I have a reputation for choosing ungainly titles, so my titles are often replaced by editors with better taste or judgment. Such was the case with a piece I wrote recently for Patheos on seminaries.
My main point was that seminaries are succeeding at producing energetic, engaged, educated, and creative young leaders who too often step from the high-speed train of seminary education into the brick wall of change-averse, socially dysfunctional, spiritually constricted first assignments. I can’t remember what my original title was, but I know it wasn’t “Seminary is Not the Problem—the Church Is.”
I don’t like using “the Church” as a generalization. I don’t even like using the term “Christianity.” Whatever “the Church” and “Christianity” may be, the actual churches and Christians I know – and I’ve spoken in many hundreds of churches in my travels, to lots and lots of Christians – are so diverse and idiosyncratic as to defy broad categorization. I try to avoid making even more limited generalizations – about “those Evangelicals,” or “those Mainliners,” or “those Catholics.” I lean toward speaking of “Christianities” instead of “Christianity,” because the differences among the different Christian tribes and kindreds often seem greater than the differences between some of them and other religions entirely.
Beyond that, I think “the Church” receives more than its share of critique, and critique can cross a line where it resembles beating a dead horse (not to compare the church to a dead horse).
Besides, some churches and Christianities actually thrive on being criticized; each critique feeds into a victim narrative and solidifies an identity as an oppressed minority, misunderstood by “the world” but valiantly faithful to God. Other churches and Christianities have been pushed by excessive critique into a survival narrative, where they seem to acquiesce, “Yes, we’re a mess, we’re declining, we’re dysfunctional, and we’re doomed, but we’re just holding on a little longer.” Still other churches respond to critique with aggressive counter-attack, adopting a revenge narrative, clicking into a kind of spiritual adrenaline rush where they’ll show the rest of us who God’s elect is: “Criticize us, will you? We’ll show you!”
I have no desire to push any of my fellow Christians further into any of these narratives.
Yes, I do meet too many young leaders who have been damaged, even savaged, by the dysfunctional churches I wrote about in my seminary column. But I also meet amazing, wonderful, thriving church leaders and vibrant, beautiful, encouraging congregations. I don’t know what the exact percentages are, but my hunch is that this Sunday, more churches will be moving into the latter category than a year ago, and next year, more will be there than today.
Under the guise of “ministry as usual,” positive things are afoot. I feel it. I believe it.
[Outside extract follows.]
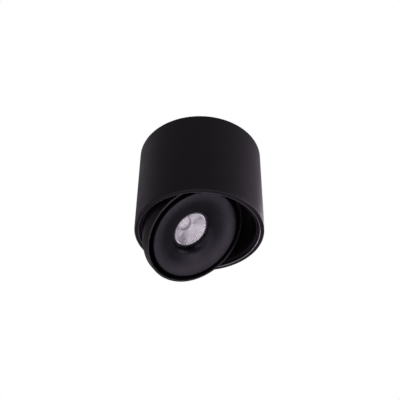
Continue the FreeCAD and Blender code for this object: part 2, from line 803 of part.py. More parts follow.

I felt it a few weeks ago in my home church on a typical Sunday. The music was good, as usual, and the sermon was thought-provoking and inspiring, as usual. The prayers were solid and meaningful, as usual, and the people were warm and welcoming, as usual. What stood out for me was the family seated next to me, a dad, a mom, a daughter, and a son whom I didn’t recognize. Based on the boy’s movements and the attentions given him by his mother and sister, the son seemed to have some form of autism, maybe Asperger’s syndrome.
His foot and leg were bouncing almost constantly, calming only momentarily when his mother gently touched his knee, which she did every five or ten minutes. Before and after communion, he crossed himself repeatedly. He sang with more enthusiasm than musical ability, but if one must choose, that’s the one to have.
The moment that really touched me came at the offering.
He didn’t have money, but when I handed him the basket, he bowed toward it. At first I thought he was reverencing the basket as if it were an icon or some other holy thing. But then he leaned forward even more, placing the basket on his knees and nearly touching his forehead into the checks, bills, and envelopes inside. His family didn’t intervene, as if this were his normal routine. Then he sat up again and handed the basket to his mother.
Suddenly, it dawned upon me: he was putting himself in the offering basket, diving in head-first, if you will. And this must be what he does every week, his own self-made ritual.
And at that moment, I was awash in a baptism of grace.
Yes, there are many things in our churches that are easy targets for criticism. Yes, some of our churches and some of our Christianities are part of the problem. But be careful, as the old parable says (Matthew 13:24-30): if you try to pull up all the weeds, you’ll dislodge some of the wheat too . . . the tender shoots of faith and devotion growing up in truly important people like that special boy.
I feel it week after week, speaking in congregations across the country that include people so sincere and bright and ready to go that you can’t care how many or few they are, how rich or poor, how old or young, or how influential or marginal. You just know that people like this have what our world needs, that they’re part of the solution. You know that their spark is going to catch fire and spread, and that what is in them—faith, hope, love, wisdom, humility—can heal what ails us, and will heal it, as long as they don’t lose heart.